At the Labor Department, we’re focused on solutions that work for business, for communities, and for workers – and we know that there are lots of businesses out there that are living those solutions every day.
On Sept. 30, the White House convened 75 people from a range of companies, investment firms, business schools, foundations and other organizations. Despite their diverse backgrounds, all the participants share one thing in common: They all recognize that high-road, inclusive business practices have major benefits for business and investors, and they’re exploring different ways to implement them.
We asked the fundamental questions:
What is the business case for companies who are acting in their stakeholders’ interest?
How do we create an environment in which more companies can act with the long term and all stakeholders in mind?
What are the best metrics for evaluating long-term strategies?

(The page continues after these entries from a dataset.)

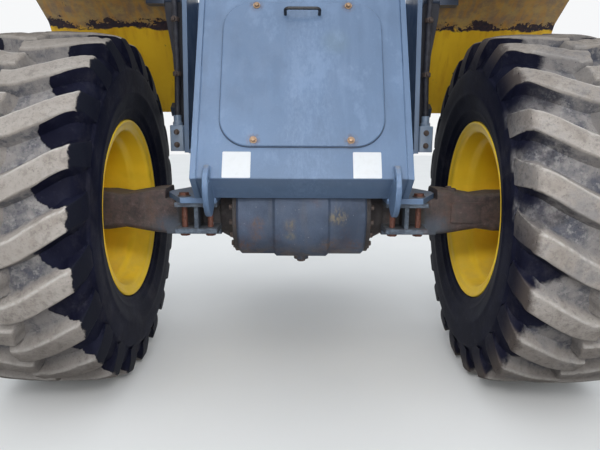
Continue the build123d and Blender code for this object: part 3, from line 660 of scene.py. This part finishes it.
def along(line, u):
    """Point of a half profile at step u, smooth through its points and mirrored for negative steps."""
    sign = -1 if u < 0 else 1
    u = min(abs(u), len(line) - 1)
    i = min(int(u), len(line) - 2)
    t = u - i
    before = (-line[1][0], line[1][1]) if i == 0 else line[i - 1]
    after = line[min(i + 2, len(line) - 1)]
    point = []
    for p0, p1, p2, p3 in zip(before, line[i], line[i + 1], after):
        point.append(0.5 * (2 * p1 + (p2 - p0) * t + (2 * p0 - 5 * p1 + 4 * p2 - p3) * t * t
                            + (3 * p1 - p0 - 3 * p2 + p3) * t ** 3))
    return sign * point[0], point[1]


# The lug line's steps, and its length in metres up to each
STEPS = [-1 + 0.05 * k for k in range(261)]
LENGTHS = [0]
for low, high in zip(STEPS, STEPS[1:]):
    LENGTHS.append(LENGTHS[-1] + math.dist(along(LUG_LINE, low), along(LUG_LINE, high)))


def between(value, known, wanted):
    """Looks a value up between two matching lists, going straight between their entries."""
    i = min(max(bisect.bisect_right(known, value) - 1, 0), len(known) - 2)
    t = (value - known[i]) / (known[i + 1] - known[i])
    return wanted[i] + (wanted[i + 1] - wanted[i]) * min(max(t, 0), 1)


def ease(value, low, high):
    """Smooth step from 0 at low to 1 at high."""
    t = min(1, max(0, (value - low) / (high - low)))
    return t * t * (3 - 2 * t)


def sweep_back(u):
    """How far round the tread, in metres, a lug's middle line lies from its shoulder at step u."""
    if u > SHOULDER_STEP:
        return -LUG_LEAN * (u - SHOULDER_STEP) / (LAST_STEP - 0.5 - SHOULDER_STEP)
    x = along(LUG_LINE, u)[0]
    known, wanted = zip(*LUG_SWEEP)
    return sum(between(x + shift, known, wanted) for shift in (-SWEEP_BLUR, 0, SWEEP_BLUR)) / 3


def tyre_point(side, x, r, angle):
    """World place on a wheel: x towards the machine's middle, angle up from the front horizontal."""
    return at(side * (WHEEL_X - x), -r * math.cos(angle), r * math.sin(angle))


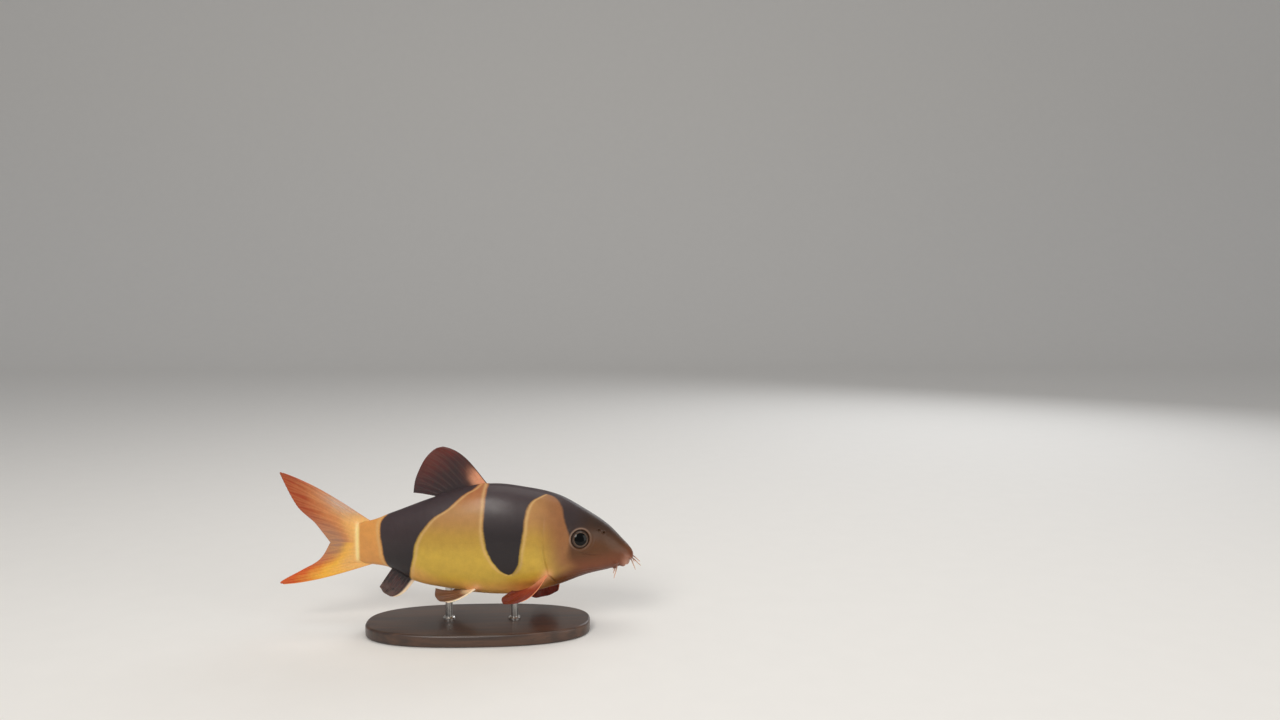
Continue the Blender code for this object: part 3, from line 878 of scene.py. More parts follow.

There is so much movement in the area, and it was fascinating to hear from people like Kip Tindell, co-founder and chairman of The Container Store, and Danny Meyer, CEO of Union Square Hospitality Group, about how they’ve built successful companies by investing in their workforces.
Mary Schapiro, former chair of the Securities and Exchange Commission, and Audrey Choi, CEO of Morgan Stanley's Institute for Sustainable Investing, discussed how the investment community is evaluating long-term strategies, risks and opportunities, and the need for better metrics.
Andrew Kassoy, co-founder of B Lab, and Martin Whittaker, CEO of JUST Capital, described how organizations are encouraging standardization and broader understanding of companies’ impact.
As Secretary Perez noted at the beginning of the day, “we’re at the beginnings of a movement – a movement of business, government, and community leaders who believe that business can be a force for good and build a stakeholder economy.” And what it requires to grow and bloom is significantly more collaboration and understanding about the common path forward.
We’re proud of the significant progress the administration has made in helping to strengthen the middle class and address inequality in our economy, and we’re proud of the Labor Department’s role in that work. But we recognize there’s a limit to what we can do in our role as a regulator. That’s why we’re working with companies, investors and others to build a clear path to inclusive capitalism. We need partners to address inequality and create a better future for the next generation.
Kip Tindell concluded the conversation by noting that all companies, and indeed all people, leave a wake. Whether the economic waters of the next century are calm or stormy, the businesses best positioned for success are the ones who think not just about how they’re forging ahead, but about the impact of that progress on their communities.
As President Obama said in his 2016 State of the Union address, “That's part of a brighter future.”
Alison Omens is an adviser to the secretary for private sector engagement at the U.S. Department of Labor.